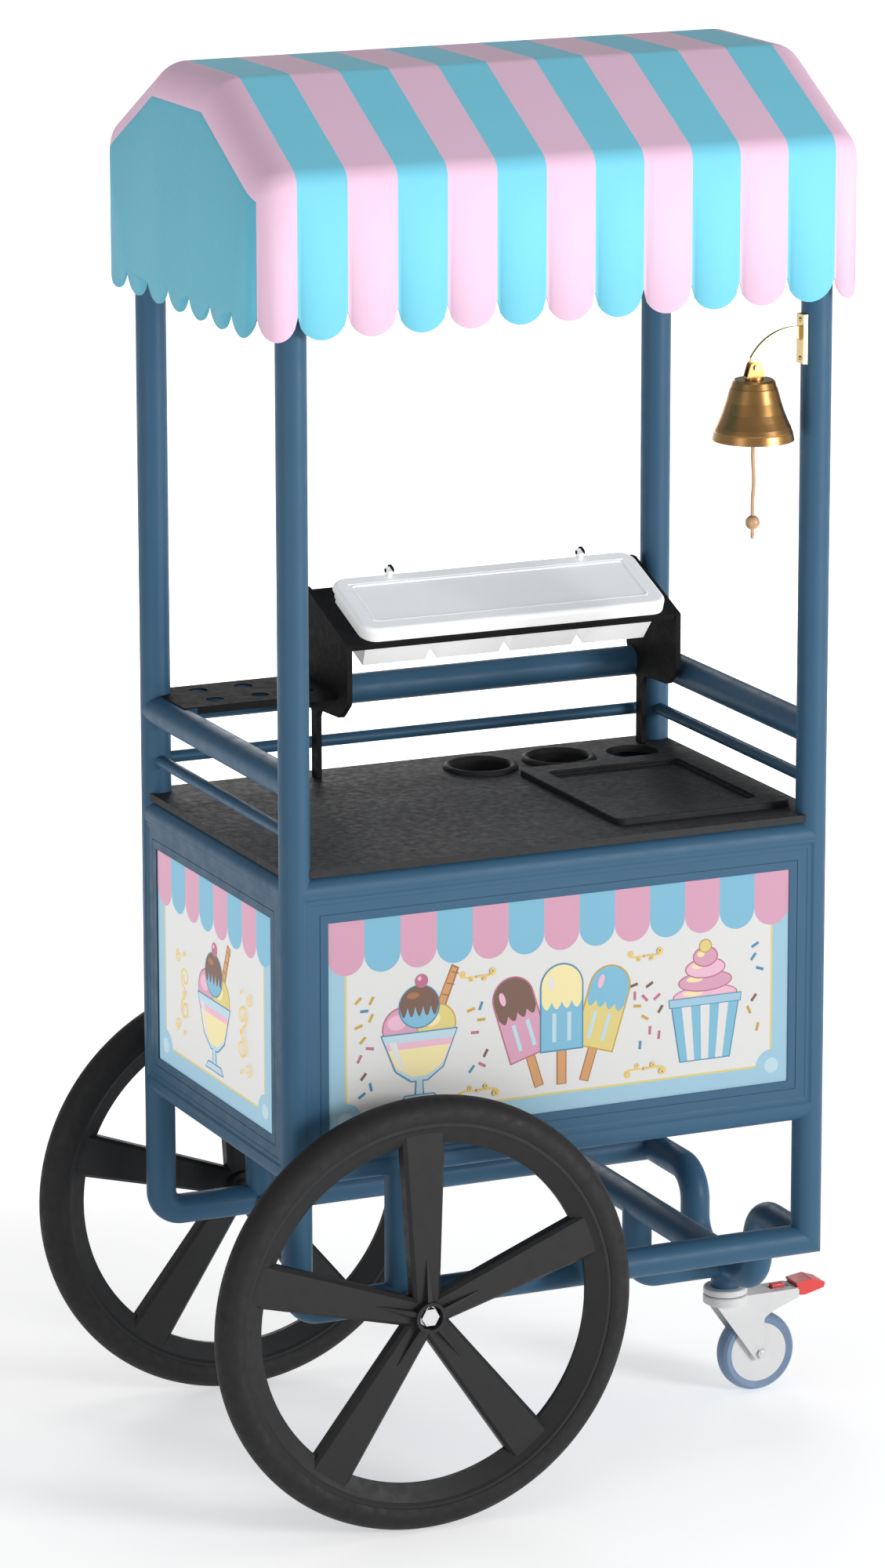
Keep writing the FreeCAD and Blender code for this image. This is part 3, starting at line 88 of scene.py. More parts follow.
class Mat:
    """A small helper round one Principled material and its node tree."""

    def __init__(self, name, colour, rough=0.5, metallic=0.0, **sockets):
        self.mat = bpy.data.materials.new(name)
        self.mat.use_nodes = True
        self.tree = self.mat.node_tree
        self.bsdf = self.tree.nodes["Principled BSDF"]
        self.colour = colour
        self.set("Base Color", colour)
        self.set("Roughness", rough)
        self.set("Metallic", metallic)
        for key, value in sockets.items():
            self.set(key.replace("_", " "), value)
        self.bump_in = None

    def set(self, socket, value):
        self.bsdf.inputs[socket].default_value = value

    def new(self, kind, **props):
        item = self.tree.nodes.new(kind)
        for key, value in props.items():
            setattr(item, key, value)
        return item

    def link(self, a, b):
        self.tree.links.new(a, b)

    def coords(self, scale=(1, 1, 1)):
        tex = self.new("ShaderNodeTexCoord")
        mapping = self.new("ShaderNodeMapping")
        mapping.inputs["Scale"].default_value = scale
        self.link(tex.outputs["Object"], mapping.inputs["Vector"])
        return mapping.outputs["Vector"]

    def noise(self, scale, detail=4.0, rough=0.55, stretch=(1, 1, 1)):
        tex = self.new("ShaderNodeTexNoise")
        tex.inputs["Scale"].default_value = scale
        tex.inputs["Detail"].default_value = detail
        tex.inputs["Roughness"].default_value = rough
        self.link(self.coords(stretch), tex.inputs["Vector"])
        return tex.outputs["Fac"]

    def ramp(self, fac, low, high, a, b):
        node = self.new("ShaderNodeMapRange")
        node.inputs["From Min"].default_value = low
        node.inputs["From Max"].default_value = high
        node.inputs["To Min"].default_value = a
        node.inputs["To Max"].default_value = b
        self.link(fac, node.inputs["Value"])
        return node.outputs["Result"]

    def mottle(self, fac, amount, tint=(0.82, 0.84, 0.88)):
        """Vary the base colour softly between itself and a darker tint of it."""
        mix = self.new("ShaderNodeMix", data_type="RGBA")
        mix.inputs["A"].default_value = self.colour
        mix.inputs["B"].default_value = tuple(c * t for c, t in zip(self.colour[:3], tint)) + (1.0,)
        self.link(self.ramp(fac, 0.35, 0.7, 0.0, amount), mix.inputs["Factor"])
        self.link(mix.outputs["Result"], self.bsdf.inputs["Base Color"])
        self.last_mix = mix
        return self

    def roughen(self, fac, a, b):
        self.link(self.ramp(fac, 0.3, 0.7, a, b), self.bsdf.inputs["Roughness"])
        return self

    def bump(self, height, strength, distance):
        node = self.new("ShaderNodeBump")
        node.inputs["Strength"].default_value = strength
        node.inputs["Distance"].default_value = distance
        self.link(height, node.inputs["Height"])
        if self.bump_in:
            self.link(self.bump_in, node.inputs["Normal"])
        self.bump_in = node.outputs["Normal"]
        self.link(self.bump_in, self.bsdf.inputs["Normal"])
        return self

    def wave(self, scale, direction, stretch=(1, 1, 1), distortion=0.0):
        tex = self.new("ShaderNodeTexWave", bands_direction=direction)
        tex.inputs["Scale"].default_value = scale
        tex.inputs["Distortion"].default_value = distortion
        self.link(self.coords(stretch), tex.inputs["Vector"])
        return tex.outputs["Fac"]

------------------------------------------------

What is asked: Print from the first line through the line that contains "self.bump_in = None", please, including both, and leave out every line outside that stretch.

Task output:
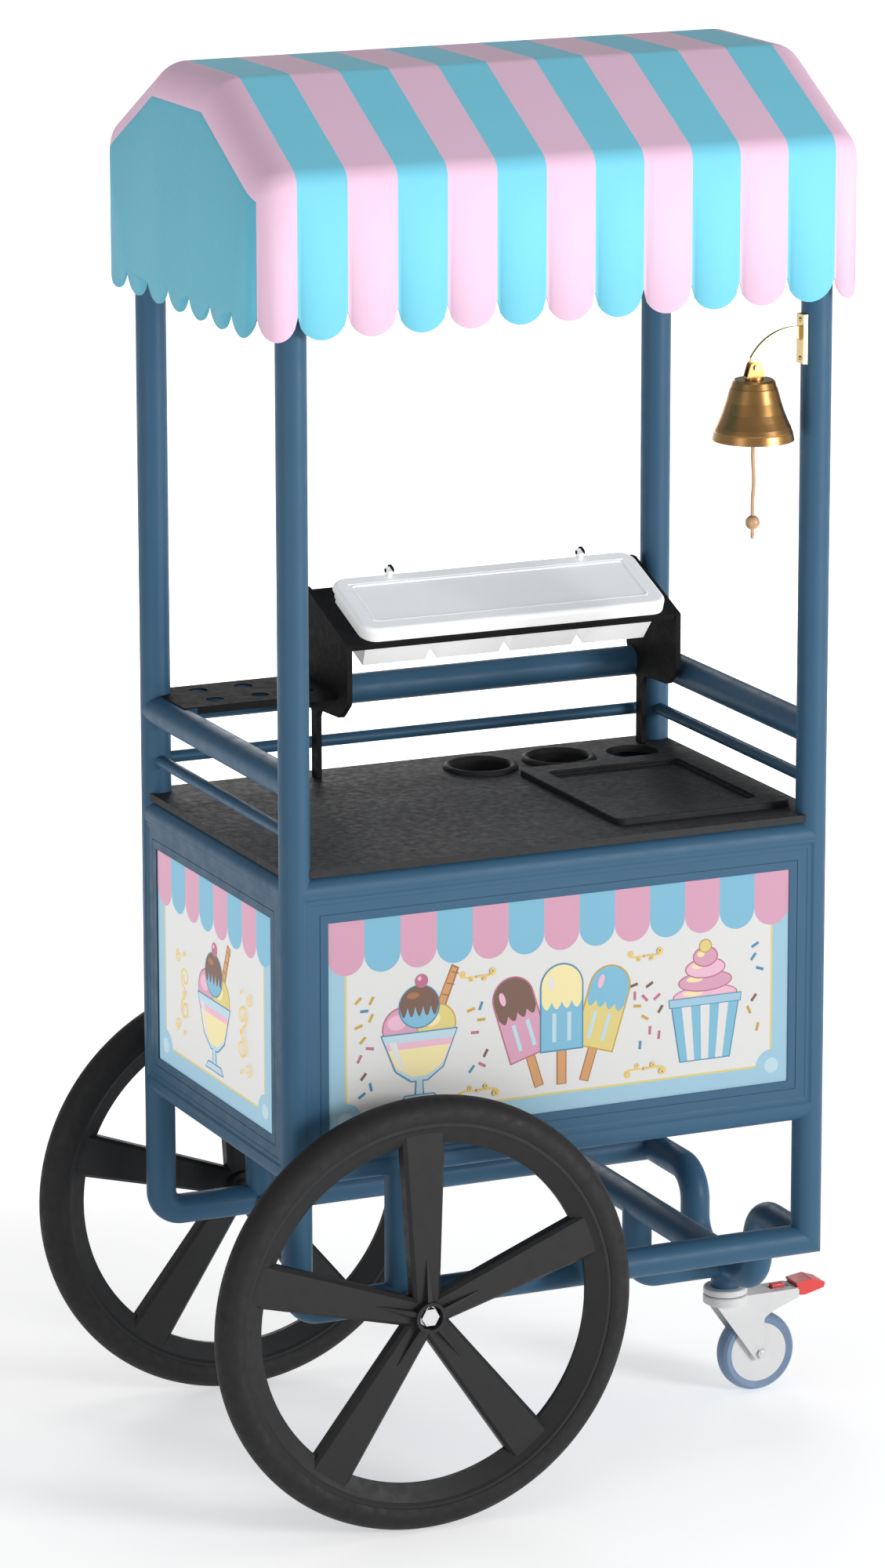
Keep writing the FreeCAD and Blender code for this image. This is part 3, starting at line 88 of scene.py. More parts follow.
class Mat:
    """A small helper round one Principled material and its node tree."""

    def __init__(self, name, colour, rough=0.5, metallic=0.0, **sockets):
        self.mat = bpy.data.materials.new(name)
        self.mat.use_nodes = True
        self.tree = self.mat.node_tree
        self.bsdf = self.tree.nodes["Principled BSDF"]
        self.colour = colour
        self.set("Base Color", colour)
        self.set("Roughness", rough)
        self.set("Metallic", metallic)
        for key, value in sockets.items():
            self.set(key.replace("_", " "), value)
        self.bump_in = None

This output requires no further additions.